Aqueduct Racetrack (Queens)
Audiences at The Lehman Trilogy are first introduced to Bobbie Lehman as a child at the horse racing track, where he is accompanying his father Philip. In the play, young Bobbie knows all the breeds and "just loves to watch the horses run," but he doesn't care who wins. His father attempts to teach him the value of horses as moneymakers, and he uses the analogy of a winning horse to teach Bobbie about how to successfully run the firm someday.
Bobbie Lehman grew up with both views intact: He remains known for his love of horses, and he was a thoroughbred horse owner and breeder whose horses won awards at multiple major races, including the Correction Handicap and the Long Island Handicap. The play does not mention the name of the racetrack Philip took Bobbie to as a boy, but as an adult, his horses won both the aforementioned races at the Aqueduct Racetrack in Jamaica, Queens.

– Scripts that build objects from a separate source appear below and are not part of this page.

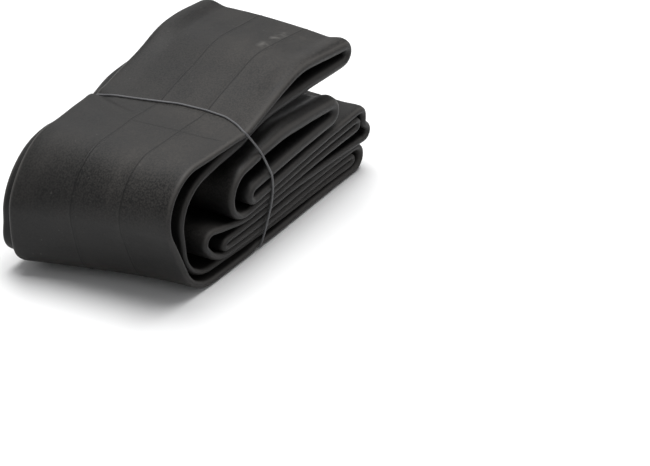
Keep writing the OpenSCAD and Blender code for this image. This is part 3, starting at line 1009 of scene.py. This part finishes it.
def grained(name, dark, light, metallic, roughness, grainSize, bumpHeight, cloudSize=11.1):
    # One finish from two near colours in soft clouds, with a grain that breaks up its shine; sizes
    # in millimetres.
    material, tree, shader = newMaterial(name)
    place = addNode(tree, "ShaderNodeTexCoord").outputs["Object"]
    grain = noise(tree, place, grainSize, 3, 0.6)
    colour = blend(tree, noise(tree, place, cloudSize, 2, 0.5), linear(dark), linear(light))
    tree.links.new(colour, shader.inputs["Base Color"])
    rough = remap(tree, grain, (0.3, 0.7), (roughness - 0.08, roughness + 0.08), "LINEAR")
    tree.links.new(rough, shader.inputs["Roughness"])
    bump = addNode(tree, "ShaderNodeBump", None,
                   {"Strength": 0.5, "Distance": bumpHeight * mm, "Height": grain})
    tree.links.new(bump.outputs[0], shader.inputs["Normal"])
    shader.inputs["Metallic"].default_value = metallic
    return material


def elasticRubber():
    # extruded grey elastic: satin, a little mottled with dust
    return grained("elasticRubber", "#444446", "#626264", 0.0, 0.55, 0.6, 0.2)


def mouldedRubber():
    # moulded rubber of the valve's foot and the pin's seal: dense matt black
    return grained("mouldedRubber", "#1d1d1d", "#282726", 0.0, 0.6, 0.4, 0.1)


def nickelPlate():
    # nickel-plated brass, machined: pale grey with a soft shine on every crest of the thread
    return grained("nickelPlate", "#c9c6c0", "#d8d6d1", 1.0, 0.3, 0.3, 0.03)


def turnedBrass():
    # turned brass: warm yellow, so the core stands out from the plated stem
    return grained("turnedBrass", "#c39a4e", "#d8b56a", 1.0, 0.3, 0.3, 0.03)


def mouldedCap():
    # injection-moulded polythene: black and slightly waxy, so its ribs catch the light
    return grained("mouldedCap", "#151516", "#1f1f20", 0.0, 0.42, 0.5, 0.05)


def sealPlastic():
    # white sealing ring, moulded: plain and matt
    return grained("sealPlastic", "#d9d7d0", "#e6e4de", 0.0, 0.5, 0.5, 0.05)


def giveMaterial(piece, material):
    piece.data.materials.clear()
    piece.data.materials.append(material)


moulded, nickel, brass = mouldedRubber(), nickelPlate(), turnedBrass()
giveMaterial(tube, butylRubber(butyl))
giveMaterial(band, elasticRubber())
for node, material in (("valve_base", moulded), ("valve_stem", nickel), ("rim_nut", nickel),
                       ("core_body", brass), ("plunger_pin", brass), ("pin_nut", brass),
                       ("dust_cap", mouldedCap())):
    giveMaterial(made[node], material)
giveMaterial(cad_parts["core_gasket"], sealPlastic())
giveMaterial(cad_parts["plunger_seal"], moulded)
print("materials on")
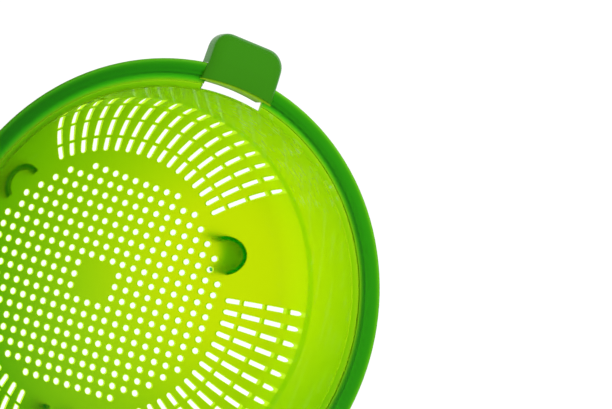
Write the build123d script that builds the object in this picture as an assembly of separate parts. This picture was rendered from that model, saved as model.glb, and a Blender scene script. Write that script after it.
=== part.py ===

Salem Fields Cemetery (Brooklyn)
The Jewish cemetery Salem Fields is the final resting place of two of the original three Lehman Brothers. Mayer Lehman was interred there after his death in 1897, and Emanuel Lehman, who outlived his younger brother by 10 years, in 1907. The eldest brother, Henry Lehman, died of yellow fever when the family was still based in the South. He is buried in New Orleans, where he died.
Woodlawn Cemetery (The Bronx)
The Lehman family has a dedicated mausoleum at Woodlawn Cemetery, and that building houses the next generations of the Lehman family. Among the family members interred there are Philip Lehman, who died in 1947, and Bobbie Lehman, who died in 1969.